Sebagian ajaran agama filsafat itu menjurus pada mistik tetapi dengan membawakan dalih-dalih yang menyerupai ilmiah.
Ada agama dan kepercayaan yang menamakan diri “Penganut Agama Damai” yang mengambil sari pati setiap agama. Ada pula agama buatan yang sengaja dibentuk untuk kepentingan suatu golongan.
Ada aliran Sikh yang bersari pati ajaran Hindu dan Sufi.
Ada gerakan persatuan Sun Moon yang didirikan oleh seorang pendeta kaya, Sun Moon, dari Korea, berkeinginan menyatukan seluruh agama. Ada agama Bahai yang didirikan oleh Abdulbaha di bawah bayang-banyang Masuniyah Yahudi, untuk mempersatukan seluruh agama dalam agama baru Bahai.
Ada Ahmadiah yang didirikan Mirza Ghulam Ahmad, membuat Islam tandingan. Ia mengaku menerima wahyu, penjelmaan Krisna, Isa, Mahdi dan Nabi Akhir Zaman. Dibuatnya buku-buku seperti Anjam Atham, Hakikatil Wahyu dan sebagainya yang berupa wahyu buatan, dan diduga erat kaitannya dengan Masuniyah Yahudi.
Islam melarang keras menyatukan ajaran yang hak dan yang batil.
Firman Alloh:
“Dan janganlah kamu asimilasikan haq dan batil dan kamu sembunyikan hak, padahal kamu mengetahuinya.” (Q.S. Al Baqoroh:42)
Sabda Rasululloh sholallohu ‘alayhi wasalam,
Segala bid’ah (tambahan-tambahan yang dibuat) itu sesat dan semua yang sesat itu di neraka.” (H.R. Muslim)
“Barangsiapa meniru cara suatu kaum, ia pun termasuk kaum itu.” (H.R. Ahmad-Abu Baud)
“Alloh menghijab taubat daripada tiap-tiap ahli bid’ah sehingga ia tinggalkan bid’ahnya.” (H.R. Thabrani)
“Tidaklah mengada-adakan suatu kaum akan suatu bid’ah, melainkan diangkatlah semisalnya itu dari pada sunnah, maka berpegang dengan sunnah itu jauh lebih baik daripada mengadakan bid’ah.” (H.R. Ahmad)
Dari Ibnu Abbas rodhliallohu ‘anhum, sesungguhnya Nabi sholallohu ‘alayhi wasalam telah bersabda, “Sesungguhnya manusia yang lebih membangkitkan kemurkaan Alloh itu ada tiga perkara, ’Bersengaja dalam haram, mengharap berlaku “Sunnah jahiliyah” dalam Islam, dan seorang tukang pencari darah seseorang dengan tiada sebenarnya untuk mengeluarkan darahnya itu.” (H.R. Bukhori)
Maka segala bid’ah yang berupa bid’ah dalam i’tikad dan perbuatan itu:




  • Merupakan sisa dari agama thabi’i.




  • Merupakan sisa dari bid’ah agama samawi yang terdahulu.
  • Ciptaan baru, karena dianggap baik atau sengaja dimasukkan melalui hadits-hadits palsu, dan sebagainya.
  • Dalam istilah, segala sisa-sisa yang berasal dari ajaran agam thabi’i dan sisa-sisa dari bid’ah agama samawi yang terdahulu dinamakan “Sunnah jahiliyah.”[]

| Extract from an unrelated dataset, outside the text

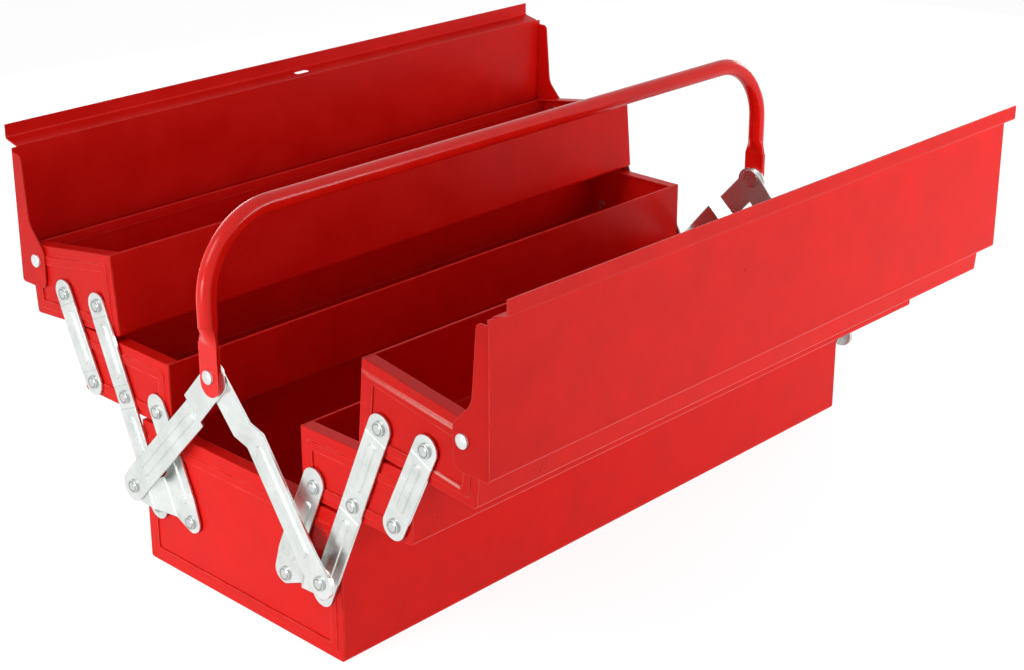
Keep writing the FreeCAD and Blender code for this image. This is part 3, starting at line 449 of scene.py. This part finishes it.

    Kepercayaan pada Tu dan Yang


    Bila kita kaji akar kepercayaan asli penduduk Asia Timur, Asia Tenggara, Polinesia, Mikronesia sampai Amerika Latin, ternyata terdapat titik-titik persamaan yang membuat kita sampai pada kesimpulan bahwa pada masa dahulu mereka memeluk satu ajaran kepercayaan yang sama. Sebagai contoh: Di Korea terdapat kepercayaan pada harimau jadi-jadian, di Jawa dan Sumatera pun terdapat kepercayaan seperti itu. Di Jawa dan Sumatera ada dongeng tentang tujuh putri yang turun mandi ke danau; pakaian putri bungsu dicuri seorang pemuda, lalu ia kawin dengan pemuda itu; akhirnya, putri bungsu kembali ke khayangan setelah baju terbangnya ditemukan kembali. Dongeng ini tersebar di seluruh Asia Tenggara dan titik persamaannya terdapat pula di Asia Timur.
    Maka, diperkirakan pada tahun 5000 SM terdapat sebuah ajaran penyembahan kepada Tu dan Yang yang berpangkal di Asia Tengah dan mungkin dianut beberapa suku Mongoloid purba (nenek moyang orang Cina, Tibet, dan Jepang) dan berkemungkinan pada sekitar tahun 3500 SM telah dianut beberapa suku nenek moyang proto-Melayu yang masih menduduki beberapa daerah di China Selatan. Lalu karena terdesak suku Tsin (bukan wangsa Tsin) dan nenek moyang suku Haka, sampailah suku-suku proto-Melayu itu ke lembah Menam, Mekong, dan Irawadi. Terjadilah percampuran di Asia Tenggara antara suku-suku proto-Melayu dan suku China purba itu.
    Di antara keturunan suku campuran itu ialah bangsa Anam dan Siam (Thai). Pada tahun 2000 SM, sebagian suku-suku proto-Melayu itu tersebar ke arah Selatan memasuki kepulauan Indonesia dan Filipina. Adapula sebagian memasuki India, di antara keturunannya ialah suku Munda; mereka masuk ke India melalui Assam. Adapula sebagian suku-suku proto-Melayu itu yang menempuh pesisir China dan sebagian mereka bermukim di Korea lalu bercampur darah. Sebagian dari Korea itu bergeser ke Jepang dan bertemu rombongan dari Selatan. Dari kepulauan Indonesia sebagian suku-suku itu berlayar ke Selandia Baru dan sekitarnya, Polinesia, dan Mikronesia. Bahkan ada dugaan bahwa penduduk asli Amerika Latin adalah keturunan mereka yang diduga berasal dari Polinesia, karena mungkin disebabkan pengaruh arus laut mereka tersebar kembali ke arah Barat. Maka penyelidikan dalam hal seperti akar kata, akar kepercayaan, hiasan kepala, lukisan perisai, baju kutung, perahu cadik menunjukan titik persamaan.
    Ajaran agama Yang di China, Korea, dan Jepang kemudian dikitabkan. Akan tetapi di daerah seperti di Asia Tenggara dan Polinesia tidak dikitabkan, karena pada saat itu mereka belum mengenal tulisan.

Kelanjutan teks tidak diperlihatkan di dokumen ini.